As much as Einstein was famous for his theories of QM (which he ironically hated but also pioneered), he was more famous for Special and General Relativity. What I found very bizarre was that in Relativity we often drop the measurement of time in terms of seconds but use METERS! That is units of distance.
https://www.khanacademy.org/science/physics/special-relativity/minkowski-spacetime-2016-01-18T22:56:14.718Z/v/measuring-time-in-meters-in-minkowski-spacetime

Below is my General Relativity book, by Bernard Shutz. During the Thanksgiving/Christmas season last year, Phoodoo began a thread on relativity, and when I started going through the ideas again, I could no longer resist and just had to revisit my old books…

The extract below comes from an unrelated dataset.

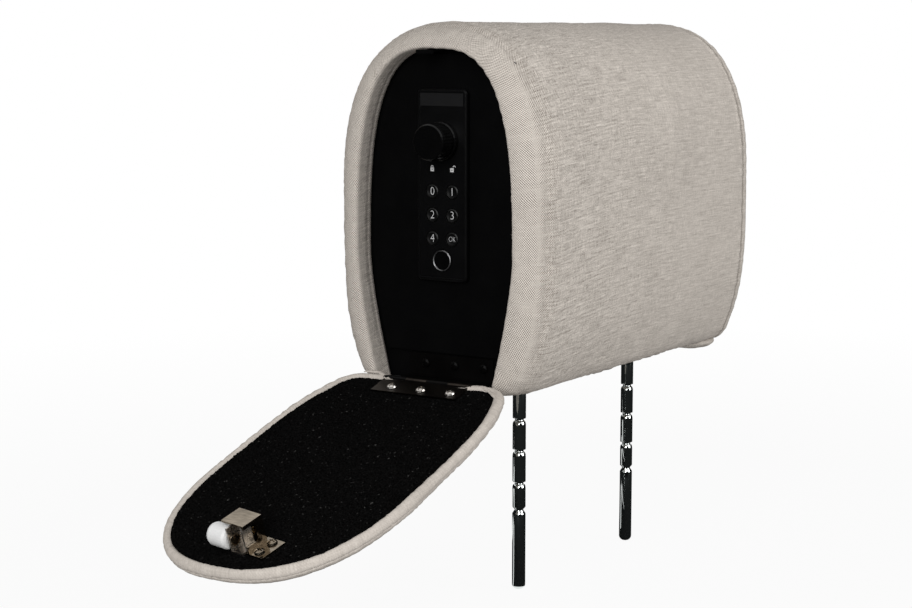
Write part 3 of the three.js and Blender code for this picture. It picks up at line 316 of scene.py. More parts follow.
powder_coat = hard_finish("black_powder_coat", ((0.0007, 0.0007, 0.0008), (0.0016, 0.0016, 0.0017)),
                          (0.5, 0.65), 1400, 0.05, specular=0.035)
case_plastic = hard_finish("black_case_plastic", ((0.0009, 0.0009, 0.001), (0.0018, 0.0018, 0.002)),
                           (0.3, 0.42), 2200, 0.02, specular=0.16)
key_plastic = hard_finish("black_key_plastic", ((0.0016, 0.0016, 0.0017), (0.003, 0.003, 0.003)),
                          (0.3, 0.4), 2600, 0.015, specular=0.17)
knob_plastic = hard_finish("black_knob_plastic", ((0.0008, 0.0008, 0.0009), (0.0016, 0.0016, 0.0017)),
                           (0.2, 0.3), 2200, 0.012, specular=0.22)
label_plastic = hard_finish("grey_label_plastic", ((0.0068, 0.0068, 0.0071), (0.0092, 0.0092, 0.0096)),
                            (0.5, 0.65), 2600, 0.02, specular=0.05)
sensor_glass = hard_finish("sensor_glass", ((0.001, 0.001, 0.0011), (0.002, 0.002, 0.0022)),
                           (0.12, 0.2), 900, 0.004, specular=0.12)
chrome = hard_finish("chrome_plate", ((0.72, 0.765, 0.75), (0.82, 0.85, 0.835)),
                     (0.03, 0.07), 500, 0.004, metallic=1.0)
zinc = hard_finish("zinc_plate", ((0.40, 0.37, 0.335), (0.60, 0.575, 0.545)),
                   (0.2, 0.36), 900, 0.03, metallic=1.0, stretch=(1, 0.1, 1))
nickel = hard_finish("brassy_nickel_plate", ((0.12, 0.098, 0.072), (0.36, 0.305, 0.235)),
                     (0.09, 0.19), 900, 0.015, metallic=1.0, stretch=(1, 0.15, 1))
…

And then you were the only one in the last several years who was interested in QM’s connection to ID and that also helped spark a revival in me of old ideas I was almost losing to forgetfulness. It was in the process of shaking the dust off Griffiths book that I finally saw his discussion of the realist, the mentalist (aka Copenhagen), and agnostic interpretations of QM. When I studied QM, all the theological and philosophical implication was sanitized out of by the professor since he was focused on the math. Many of my classmates were more interested in QM’s implications for lasers and semiconductors and chemistry. Half the US economy is based on QM, so the theological implications were thrown by the wayside while I studied.

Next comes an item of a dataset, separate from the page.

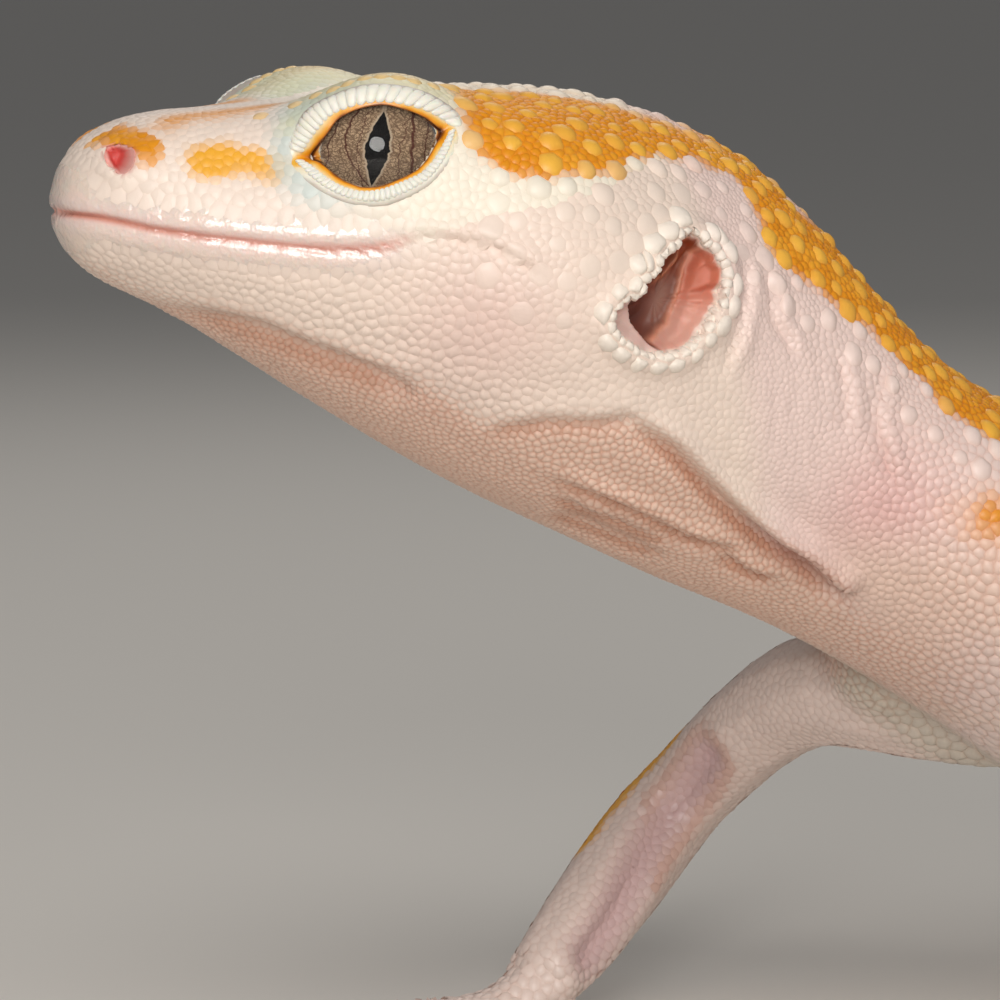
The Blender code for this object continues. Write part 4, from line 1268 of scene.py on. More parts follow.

But then, because of your interest, I revisted some of my old essays and then Griffiths book and then it came alive in a way I had not appreciated previously, especially the last chapter which I never learned in his book because the professor didn’t cover it 7 years ago! But that was the best chapter, on Bell’s theorem that establishes the “mentalist” (aka Copenhagen) interpretation.

So to what you said:

maybe on subatomic level, time, distance past and future don’t matter or they simply don’t exist…

this is what Einstein said:

Einstein’s belief in an undivided solid reality was clear to him, so much so that he completely rejected the separation we experience as the moment of now. He believed there is no true division between past and future, there is rather a single existence. His most descriptive testimony to this faith came when his lifelong friend Besso died. Einstein wrote a letter to Besso’s family, saying that although Besso had preceded him in death it was of no consequence, “…for us physicists believe the separation between past, present, and future is only an illusion, although a convincing one.”

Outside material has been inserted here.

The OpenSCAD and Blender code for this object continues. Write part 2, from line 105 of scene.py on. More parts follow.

http://everythingforever.com/einstein.htm

Although perhaps Einstein was saying this because of relativity, it is moreso true because of QM. And in my experience, if Physicists had to choose which theory takes precedence over all others, it would be QM.

And now it makes sense why a prominent professor at my school said:

“The ultimate cause of atheism, Newton asserted, is ‘this notion of bodies having, as it were, a complete, absolute and independent reality in themselves.’”
…
The 1925 discovery of quantum mechanics solved the problem of the Universe’s nature. Bright physicists were again led to believe the unbelievable — this time, that the Universe is mental.
….
According to Sir James Jeans: “the stream of knowledge is heading towards a non-mechanical reality; the Universe begins to look more like a great thought than like a great machine. Mind no longer appears to be an accidental intruder into the realm of matter…we ought rather hail it as the creator and governor of the realm of matter.”
….
The Universe is immaterial — mental and spiritual.
Richard Conn Henry
Nature 2005, vol 436, The Mental Universe

Click to access The.mental.universe.pdf

Now it’s coming back to me, and now it’s making more sense than ever. There is a God. Praise be!